Friday, June 07, 2019

Gloria Bell – the cinematic equivalent of a warm hug (QFT from 7 June)

Remaking a foreign-language films for an English market always risks throwing the baby out with the bathwater in order to make a commercial success. With Gloria Bell, director Sebastián Lelio returns to his 2013 Chilean Gloria with Julianne Moore in the titular role. Neither of that can do any wrong.

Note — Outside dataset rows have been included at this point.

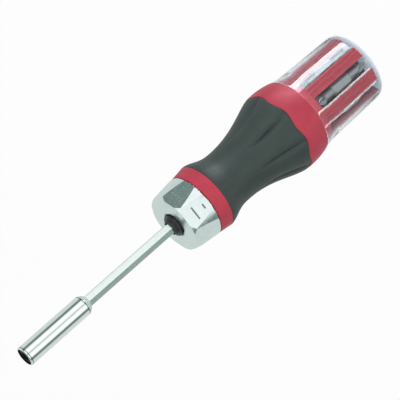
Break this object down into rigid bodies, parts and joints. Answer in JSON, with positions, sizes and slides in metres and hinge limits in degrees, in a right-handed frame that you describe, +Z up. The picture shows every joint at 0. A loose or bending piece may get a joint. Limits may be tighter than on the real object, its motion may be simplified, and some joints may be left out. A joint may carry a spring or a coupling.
{
  "type": "ratcheting screwdriver",
  "caption": "Ratcheting bit screwdriver: magnetic hex bit sleeve on a shaft, selector collar for the ratchet, lobed rubber grip, and a clear pull-off cap over a ring of double-ended bits.",
  "frame": {"origin": "centre of the flat end of the clear cap, which the tool stands on", "axes": "+Z runs up the tool's axis towards the bit socket; one rib gap of the bit store and one lobe of the grip face -Y"},
  "size_m": [0.0478, 0.0478, 0.24],
  "materials": {
    "red_plastic": "moulded red plastic, soft gloss",
    "store_plastic": "moulded red plastic, satin",
    "grip_rubber": "soft-touch dark rubber, fine matt grain",
    "clear_plastic": "clear polished plastic",
    "seal_rubber": "smooth red rubber",
    "black_plastic": "fine matt moulding",
    "wiper_rubber": "matt",
    "collar_metal": "satin plated, edges polished",
    "sleeve_steel": "polished",
    "shaft_steel": "drawn bar, satin plated",
    "bit_steel": "blasted tool steel",
    "gear_steel": "hardened, ground and oiled",
    "housing_metal": "sintered metal, uncoated",
    "plate_steel": "pressed sheet",
    "pin_steel": "ground and polished",
    "spring_steel": "spring steel, bare",
    "screw_steel": "zinc plated",
    "bush_bronze": "oil-soaked sintered bronze",
    "magnet_metal": "nickel plated"
  },
  "bodies": {
    "handle": {"handle_core": "red_plastic", "rubber_grip": "grip_rubber", "bit_carousel": "store_plastic", "carousel_screw": "screw_steel", "bit_1": "bit_steel", "bit_2": "bit_steel", "bit_3": "bit_steel", "bit_4": "bit_steel", "bit_5": "bit_steel", "bit_6": "bit_steel", "bit_7": "bit_steel", "bit_8": "bit_steel", "cap_seal_ring": "seal_rubber", "ratchet_housing": "housing_metal", "cover_plate": "plate_steel", "cover_screws": "screw_steel", "pawl_pins": "pin_steel", "pawl_springs": "spring_steel", "detent_ball": "pin_steel", "detent_spring": "spring_steel", "front_bush": "bush_bronze", "rear_bush": "bush_bronze", "nose_bushing": "black_plastic", "nose_wiper": "wiper_rubber"},
    "spindle": {"drive_shaft": "shaft_steel", "ratchet_gear": "gear_steel", "thrust_washer": "bush_bronze", "shaft_clip": "spring_steel", "bit_sleeve": "sleeve_steel", "socket_magnet": "magnet_metal", "bit_retaining_ring": "spring_steel"},
    "selector": {"selector_collar": "collar_metal", "selector_cam": "gear_steel"},
    "pawl_a": {"pawl_forward": "gear_steel"},
    "pawl_b": {"pawl_reverse": "gear_steel"},
    "cap": {"storage_cap": "clear_plastic"}
  },
  "joints": [
    {"name": "shaft_spin", "type": "hinge", "parent": "handle", "child": "spindle", "pos_m": [0, 0, 0.12], "axis": [0, 0, 1], "continuous": true},
    {"name": "selector_turn", "type": "hinge", "parent": "handle", "child": "selector", "pos_m": [0, 0, 0.128], "axis": [0, 0, 1], "range_deg": [-20, 20]},
    {"name": "pawl_a_rock", "type": "hinge", "parent": "handle", "child": "pawl_a", "pos_m": [0.0079, 0.0044, 0.127], "axis": [0, 0, 1], "range_deg": [-6.5, 6.5]},
    {"name": "pawl_b_rock", "type": "hinge", "parent": "handle", "child": "pawl_b", "pos_m": [-0.0079, 0.0044, 0.127], "axis": [0, 0, 1], "range_deg": [-6.5, 6.5]},
    {"name": "cap_slide", "type": "slide", "parent": "handle", "child": "cap", "axis": [0, 0, -1], "range_m": [0, 0.048]}
  ],
  "couplings": [
    {"joint": "pawl_a_rock", "follows": "selector_turn", "ratio": 0.325},
    {"joint": "pawl_b_rock", "follows": "selector_turn", "ratio": 0.325}
  ]
}
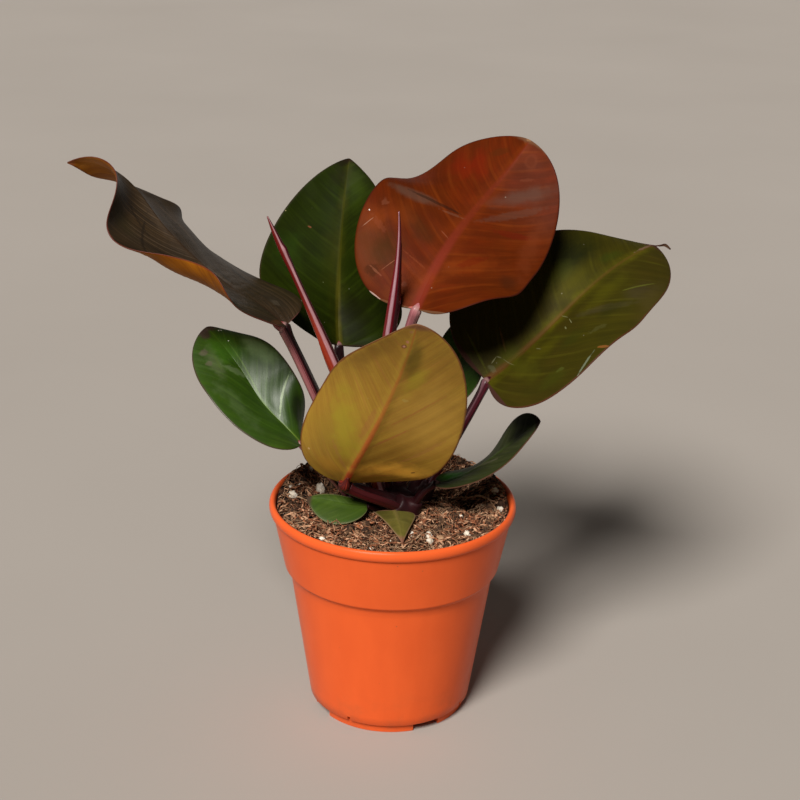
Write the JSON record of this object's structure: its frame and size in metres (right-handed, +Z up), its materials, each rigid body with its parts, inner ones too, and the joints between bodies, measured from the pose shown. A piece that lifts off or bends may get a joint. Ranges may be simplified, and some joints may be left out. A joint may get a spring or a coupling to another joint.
{
  "type": "potted philodendron",
  "caption": "Potted foliage plant with broad waxy copper, dark green and olive leaves on red stalks, in a round terracotta-coloured plastic pot filled with soil.",
  "frame": {"origin": "where the pot's axis meets the floor it stands on", "axes": "+Z up along the pot's axis; -Y towards the side shown in the picture, +X to the right there"},
  "size_m": [0.2835, 0.154, 0.2759],
  "materials": {
    "pot": "satin moulded plastic",
    "soil": "rough coir and peat",
    "crown": "satin",
    "stalk": "satin",
    "new_leaf": "satin",
    "leaf_brown": "satin",
    "leaf_green": "waxy satin",
    "leaf_copper": "waxy gloss",
    "leaf_dark": "waxy satin",
    "leaf_olive": "satin",
    "leaf_young": "waxy gloss"
  },
  "bodies": {
    "root": {"crown": "crown", "stalk_far_left": "stalk", "stalk_back": "stalk", "stalk_copper": "stalk", "stalk_right": "stalk", "stalk_front": "stalk", "stalk_low_left": "stalk", "stalk_low_right": "stalk", "stalk_inner": "stalk", "spear_left": "new_leaf", "spear_centre": "new_leaf", "leaf_far_left": "leaf_brown", "leaf_back": "leaf_green", "leaf_copper": "leaf_copper", "leaf_right": "leaf_dark", "leaf_front": "leaf_olive", "leaf_low_left": "leaf_young", "leaf_low_right": "leaf_dark", "leaf_inner": "leaf_young", "leaf_small_left": "leaf_young", "leaf_small_front": "leaf_olive", "pot": "pot", "soil": "soil"}
  },
  "joints": []
}
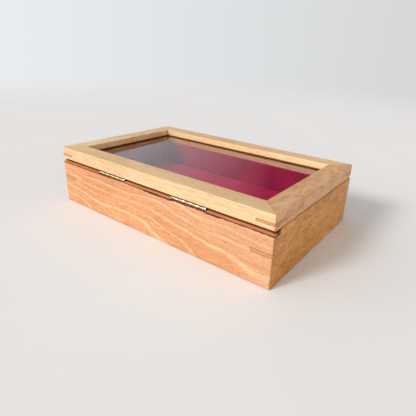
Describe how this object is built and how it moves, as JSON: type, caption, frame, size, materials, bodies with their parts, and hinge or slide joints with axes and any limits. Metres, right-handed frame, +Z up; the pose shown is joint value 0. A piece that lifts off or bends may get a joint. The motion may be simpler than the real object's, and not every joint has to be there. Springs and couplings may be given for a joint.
{
  "type": "coin display tray",
  "caption": "Shallow hinged wooden case with a glazed frame lid, keyed mitred corners and a velvet-lined compartment for showing coins.",
  "frame": {"origin": "centre of the footprint, on the surface the case stands on", "axes": "+X along the case's length, -Y towards the opening front, +Y towards the hinges, +Z up"},
  "size_m": [0.26, 0.16, 0.061],
  "materials": {
    "case_wood": "satin oiled steamed beech",
    "lid_wood": "satin oiled pale beech",
    "key_wood": "satin darker hardwood",
    "bead_wood": "dark stained hardwood",
    "board_wood": "bare birch plywood",
    "card": "matt grey-brown mount board",
    "velvet": "crimson velvet pile",
    "glass": "clear polished sheet",
    "rubber": "matt black glazing seal",
    "brass": "polished, lightly tarnished"
  },
  "bodies": {
    "case": {"case_back_panel": "case_wood", "case_left_panel": "case_wood", "case_front_panel": "case_wood", "case_right_panel": "case_wood", "case_bottom_board": "board_wood", "case_key_back_right": "key_wood", "case_key_back_left": "key_wood", "case_key_front_left": "key_wood", "case_key_front_right": "key_wood", "lining_back": "velvet", "lining_left": "velvet", "lining_front": "velvet", "lining_right": "velvet", "pad_board": "card", "coin_pad": "velvet", "left_hinge_case_leaf": "brass", "left_hinge_pin": "brass", "left_hinge_case_screw_1": "brass", "left_hinge_case_screw_2": "brass", "left_hinge_case_screw_3": "brass", "right_hinge_case_leaf": "brass", "right_hinge_pin": "brass", "right_hinge_case_screw_1": "brass", "right_hinge_case_screw_2": "brass", "right_hinge_case_screw_3": "brass"},
    "lid": {"lid_back_rail": "lid_wood", "lid_left_rail": "lid_wood", "lid_front_rail": "lid_wood", "lid_right_rail": "lid_wood", "lid_key_back_right": "key_wood", "lid_key_back_left": "key_wood", "lid_key_front_left": "key_wood", "lid_key_front_right": "key_wood", "glass_pane": "glass", "glass_seal": "rubber", "glazing_bead_back": "bead_wood", "glazing_bead_left": "bead_wood", "glazing_bead_front": "bead_wood", "glazing_bead_right": "bead_wood", "left_hinge_lid_leaf": "brass", "left_hinge_lid_screw_1": "brass", "left_hinge_lid_screw_2": "brass", "left_hinge_lid_screw_3": "brass", "right_hinge_lid_leaf": "brass", "right_hinge_lid_screw_1": "brass", "right_hinge_lid_screw_2": "brass", "right_hinge_lid_screw_3": "brass"}
  },
  "joints": [
    {"name": "lid_hinge", "type": "hinge", "parent": "case", "child": "lid", "pos_m": [0, 0.0779, 0.04605], "axis": [-1, 0, 0], "range_deg": [0, 97]}
  ]
}
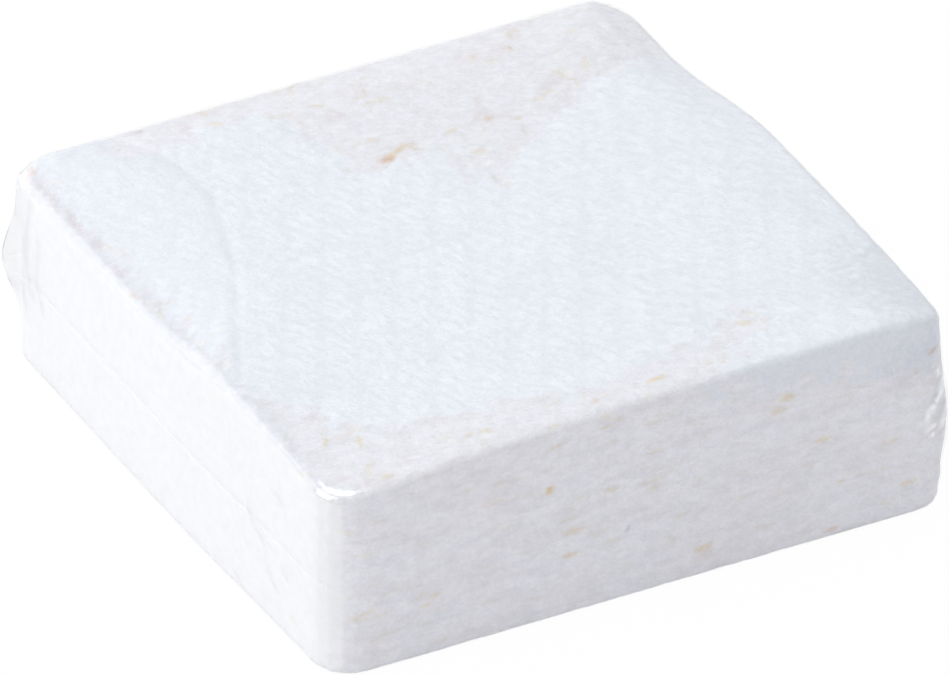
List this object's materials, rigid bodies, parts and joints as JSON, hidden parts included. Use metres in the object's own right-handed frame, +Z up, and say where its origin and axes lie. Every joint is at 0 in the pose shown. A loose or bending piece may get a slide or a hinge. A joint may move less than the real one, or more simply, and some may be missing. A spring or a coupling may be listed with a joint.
{
  "type": "gymnastics chalk block",
  "caption": "Square block of pressed magnesium carbonate gym chalk, sealed in clear shrink film with welded sides and small corner ears.",
  "frame": {"origin": "middle of the base of the wrapped block's bounding box, on the film's flat underside", "axes": "+X along the folded front, to the right; +Y from the folded front to the back; +Z up, through the block's thickness"},
  "size_m": [0.0718, 0.0698, 0.0238],
  "materials": {
    "chalk": "matte",
    "film": "gloss",
    "weld": "gloss"
  },
  "bodies": {
    "root": {"chalk_block": "chalk", "shrink_film": "film", "side_weld": "weld", "left_end_weld": "weld", "right_end_weld": "weld"}
  },
  "joints": []
}
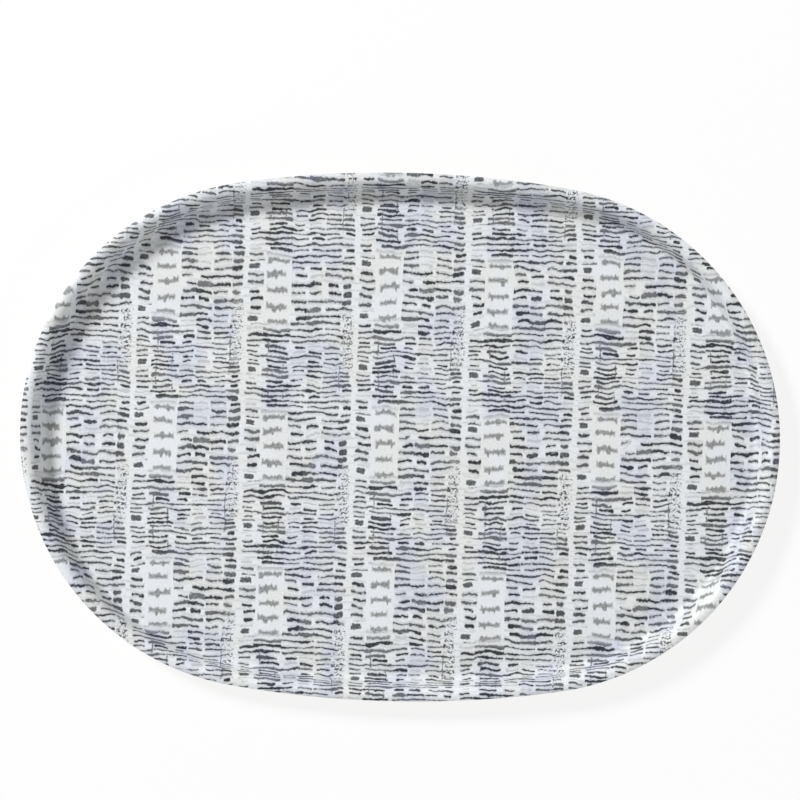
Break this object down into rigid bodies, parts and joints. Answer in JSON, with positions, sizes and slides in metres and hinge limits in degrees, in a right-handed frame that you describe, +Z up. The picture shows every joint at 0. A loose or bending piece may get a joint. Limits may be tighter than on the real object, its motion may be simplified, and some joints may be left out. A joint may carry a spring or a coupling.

Opening with a slow zoom and a jump cut establishes the distinctive editing style of this character study that keeps the 102 minute film moving. She cuts a fashionable, awkward, worrying figure: a middle-aged divorcee who hangs around nightclubs in the hope of an opportunity to throw herself at some pleasant company. But the scrawny, neighbourhood cat seems to be the only man with a key to her apartment and a chance of finding the key to her heart.
“When the world blows up, I hope I go down dancing.”
No area of her life is off-limits to the camera. Laughing therapies, waxing (nothing to laugh about) and a trip to the paintball park owned by her new squeeze Arnold (John Turturro) are all occasions for the audience to question romance, happiness and manipulation.

Moore delivers a masterclass in awkwardness, navigating the conflicts and emotional family situations with a confidence that lets the audience sit back and enjoy the ride. At no point did the plot get its emotional hooks into me, but unusually that didn’t dampen my enjoyment. Gloria Bell is an incredibly satisfying film that deserves its explosive conclusion and the final song from karaoke queen Gloria.

With a great soundtrack, strong central performances and a thorough sprinkling of quirkiness, Gloria Bell is the cinematic equivalent of a warm hug. Embrace the opportunity to see it while you can at Queen’s Film Theatre from Friday 7 June until Thursday 20 June.